The Voyage That Never Ends

About the Author

Malcolm Lowry was born in 1909 in New Brighton and died in England in 1957. He was educated at the Leys School, Cambridge, and St. Catherine’s College. Between school and university he went to sea, working as a deckhand and trimmer for about six months. His first novel, Ultramarine, was accepted for publication in 1932 but the typescript was stolen and it had to be rewritten from the penultimate version. It was finally published in 1933. He went to Paris and married his first wife in 1934, and wrote several short stories in Paris and Chartres before going to New York.
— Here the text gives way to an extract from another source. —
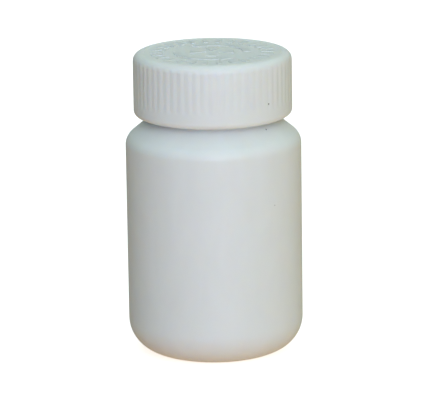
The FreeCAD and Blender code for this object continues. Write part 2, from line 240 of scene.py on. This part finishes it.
def polymer(name, light, dark, roughness, grain, flow=(1, 1, 1), specks=(), glow=0.6):
    """Moulded plastic: faint mottling along the flow, fine mould texture, a little scattering."""
    material, tree, shader = node_tree(name)
    flowing = place(tree, flow)
    even = place(tree)
    mottle = noise(tree, 130, 4, flowing, 0.4)
    colour = ramp(tree, mottle, [(0.30, dark), (0.66, light)])
    tree.links.new(flecked(tree, colour, specks), shader.inputs["Base Color"])
    sheen_patches = noise(tree, 420, 3, even)
    low, high = roughness
    tree.links.new(remap(tree, sheen_patches, low, high), shader.inputs["Roughness"])
    waves = bump(tree, noise(tree, 95, 2, flowing), 0.35, 0.00022)
    fine = bump(tree, noise(tree, 2600, 3, even), grain, 0.00004, waves)
    tree.links.new(fine, shader.inputs["Normal"])
    shader.inputs["IOR"].default_value = 1.5
    shader.inputs["Subsurface Weight"].default_value = glow
    shader.inputs["Subsurface Radius"].default_value = (1.0, 0.8, 0.6)
    shader.inputs["Subsurface Scale"].default_value = 0.0022
    return material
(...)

Here he started a new novel, In Ballast to the White Sea, which he completed in 1936. He then left for Mexico. His first marriage broke up in 1938, and by 1940 he had remarried and settled in British Columbia. During 1941–4, when he was living in Dollarton, he worked on the final version of Under the Volcano. In 1954 he finally returned to England. During half his writing life he lived in a squatter’s shack, built largely by himself, near Vancouver. His Selected Letters, edited by H. Breit and Margerie Lowry, appeared in 1967 and Lunar Caustic, part of a large, uncompleted work, appeared in 1968. Margerie Bonner Lowry and Douglas Day completed, from Lowry’s notes, the novel Dark as the Grave Wherein My Friend is Laid and October Ferry to Gabriola.